You won’t need every document for every engagement, but a clear framework will speed up onboarding and demonstrate that you take compliance seriously.
Quick Answers To Common Questions
Do I Need To Pay Super To Contractors?
Sometimes. Even if a contractor invoices with an ABN, superannuation may be payable if the contract is wholly or principally for their labour. Assess each engagement and record your reasoning. For super and GST specifics, it’s sensible to also check in with your accountant.
Can I Use A Contractor For A Full‑Time, Ongoing Role?
You can, but the risk increases if the arrangement looks like employment (fixed hours, high control, deep integration). If you need that level of oversight and continuity, consider an Employment Contract instead.
What If The Contractor Wants Exclusivity?
Exclusive arrangements can push the relationship towards employment.
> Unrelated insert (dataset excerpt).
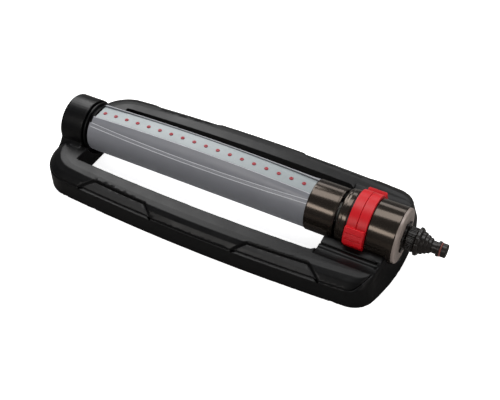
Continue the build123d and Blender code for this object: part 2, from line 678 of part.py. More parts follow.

If exclusivity is essential, pay close attention to financial risk, autonomy, delegation and integration - and reassess whether employment is the better fit.
Key Takeaways
- From 26 August 2024, the Fair Work focus shifts back to the “real substance” of relationships - labels and boilerplate contracts won’t protect employment‑like arrangements.
- The FWC can set minimum standards and deal with unfair deactivation for “employee‑like” platform workers and certain road transport contractors, phased in over 2024–2025.
- Sham contracting risks and penalties are rising, and the ACL unfair contract terms regime (since 9 November 2023) penalises unfair terms in standard form small business contracts.
- Choose your engagement model based on practical needs, then align your contract and day‑to‑day management to that choice - and reassess if the role evolves.
- Core documents like a tailored Contractors Agreement, SOWs, NDAs, IP terms and a clear Privacy Policy help manage risk and set expectations on both sides.
- If you’re unsure about classification, restraints or contractor templates, early legal advice is far cheaper than fixing misclassification or contract issues later.